Just over four months ago, I posted this update to a post I wrote in January of this year about the Steven Gerrard 'assault' case.
I will not bore you all by rehearsing the points I made in those posts - the links are there for you to read at your leisure - but forgive me for reminding you that they both referred to the presumption of innocence granted to those charged with offences inthis country; a presumption which many in the press chose to virtually ignore in questioning whether Gerrard was fit to play for either his country or his club, because he had been charged with assault - a matter which was subseuently dropped before it went to trial - and affray.
Well the wheels of justice have now turned, Mr Gerrard has been tried and acquitted of that allegation.

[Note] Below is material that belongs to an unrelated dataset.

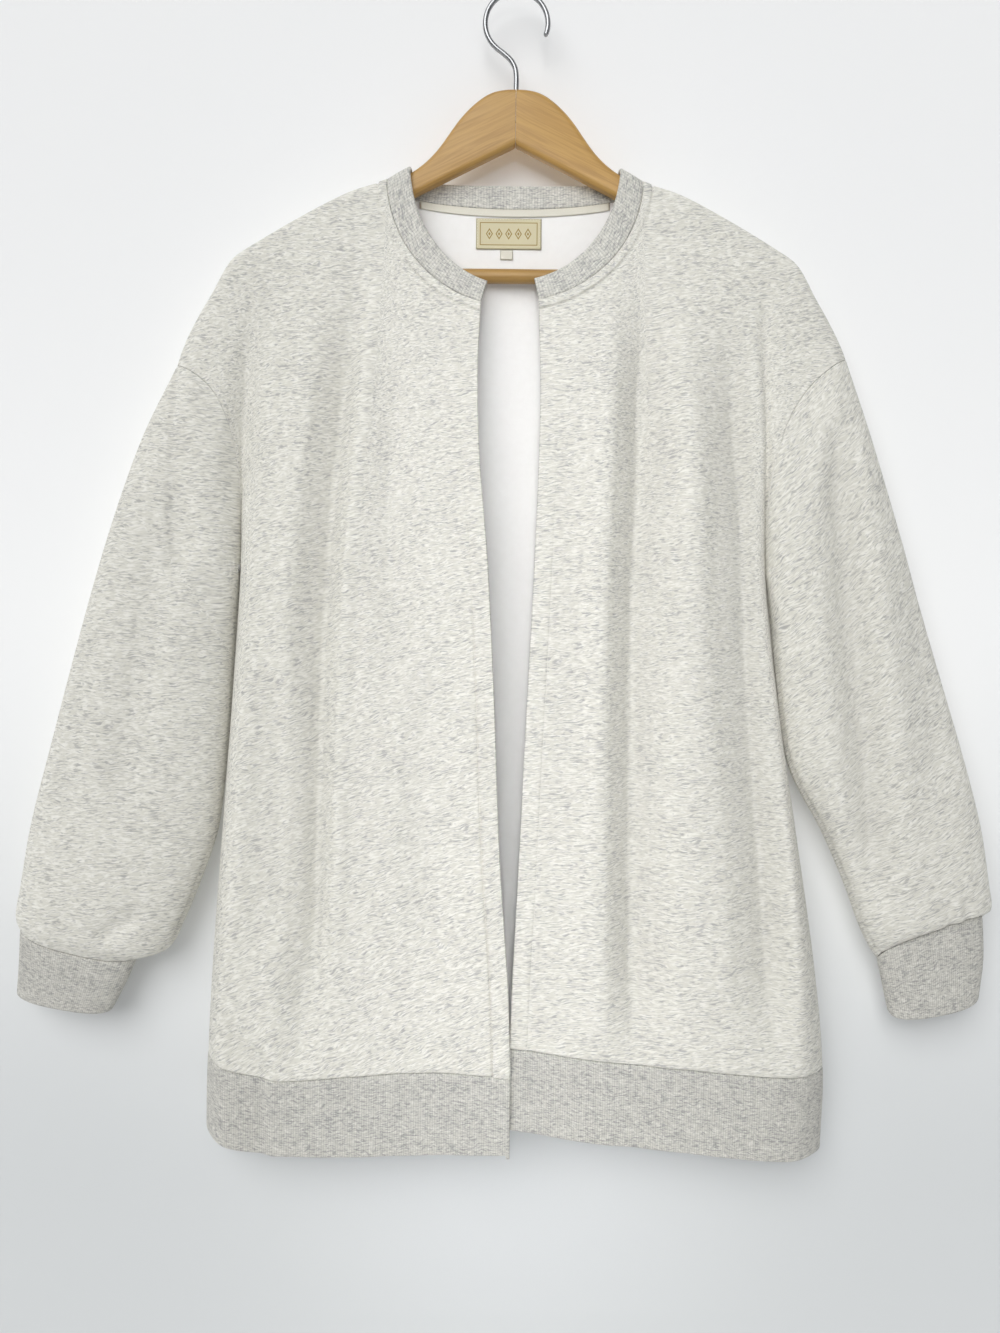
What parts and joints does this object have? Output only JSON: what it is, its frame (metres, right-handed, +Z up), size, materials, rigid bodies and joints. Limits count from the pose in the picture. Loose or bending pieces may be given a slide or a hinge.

And for those in the press who possibly wanted to see him convicted, allow me to point to the words of the trial judge, Henry Globe QC, in discharging and releasing him:
"The verdict is a credible verdict on the full facts of this case, and you walk away from this court with your reputation intact... what at first sight to the casual observer may seem to have been a clear-cut case against you of unlawful violence, has been nowhere near as clear-cut upon careful analysis of the evidence."
And that, in a couple of sentences, is why we have the presumption of innocence; because in a trial situation, when evidence is tested, it is often found to be far more opaque than it first appeared.
I wonder if all those journalists who salivated so obviously over Gerrard's arrest and subsequent trial will have the decency to print articles as large as their sensational originals in apologising to him and declaiming his innocence?
I won't hold my breath waiting for them to appear.